YOUR TASK: Lines containing the string "code" are to be counted. Write only how many there are.
======
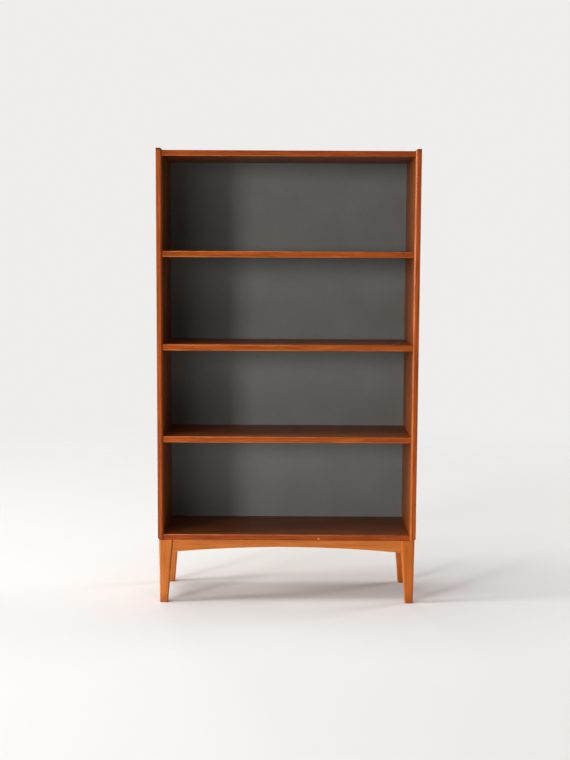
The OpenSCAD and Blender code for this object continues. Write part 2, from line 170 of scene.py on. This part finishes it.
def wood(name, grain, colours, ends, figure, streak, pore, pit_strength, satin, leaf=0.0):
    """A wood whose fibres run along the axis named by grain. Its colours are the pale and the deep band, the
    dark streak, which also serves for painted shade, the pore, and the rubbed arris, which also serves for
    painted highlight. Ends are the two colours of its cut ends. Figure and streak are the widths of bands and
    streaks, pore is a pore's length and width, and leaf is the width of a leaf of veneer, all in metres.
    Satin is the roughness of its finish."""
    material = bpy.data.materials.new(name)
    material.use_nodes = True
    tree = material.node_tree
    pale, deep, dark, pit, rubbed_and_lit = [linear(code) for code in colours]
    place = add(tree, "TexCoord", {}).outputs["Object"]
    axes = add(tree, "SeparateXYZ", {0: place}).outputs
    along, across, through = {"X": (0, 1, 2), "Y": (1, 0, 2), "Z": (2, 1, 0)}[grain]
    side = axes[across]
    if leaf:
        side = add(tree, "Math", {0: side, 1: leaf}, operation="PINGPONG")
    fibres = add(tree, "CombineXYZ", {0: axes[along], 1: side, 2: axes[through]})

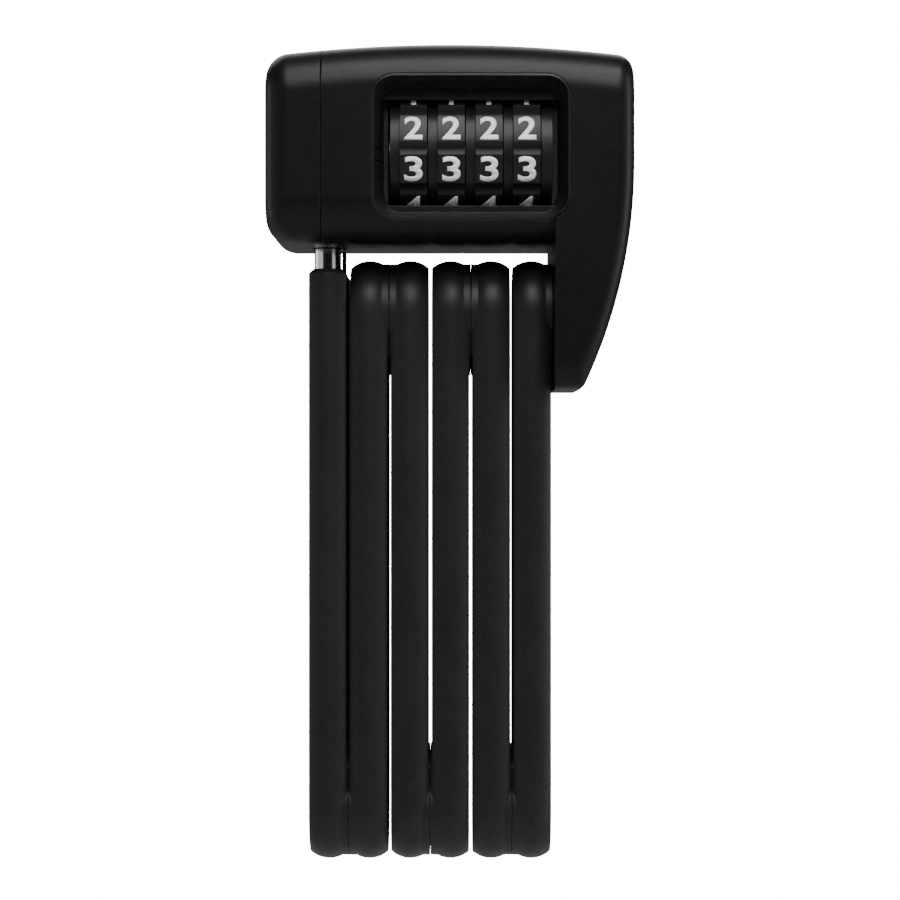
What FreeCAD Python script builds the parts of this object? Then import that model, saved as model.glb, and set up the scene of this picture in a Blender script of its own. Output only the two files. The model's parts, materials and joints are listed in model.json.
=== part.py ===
======
WORKED SOLUTION: 2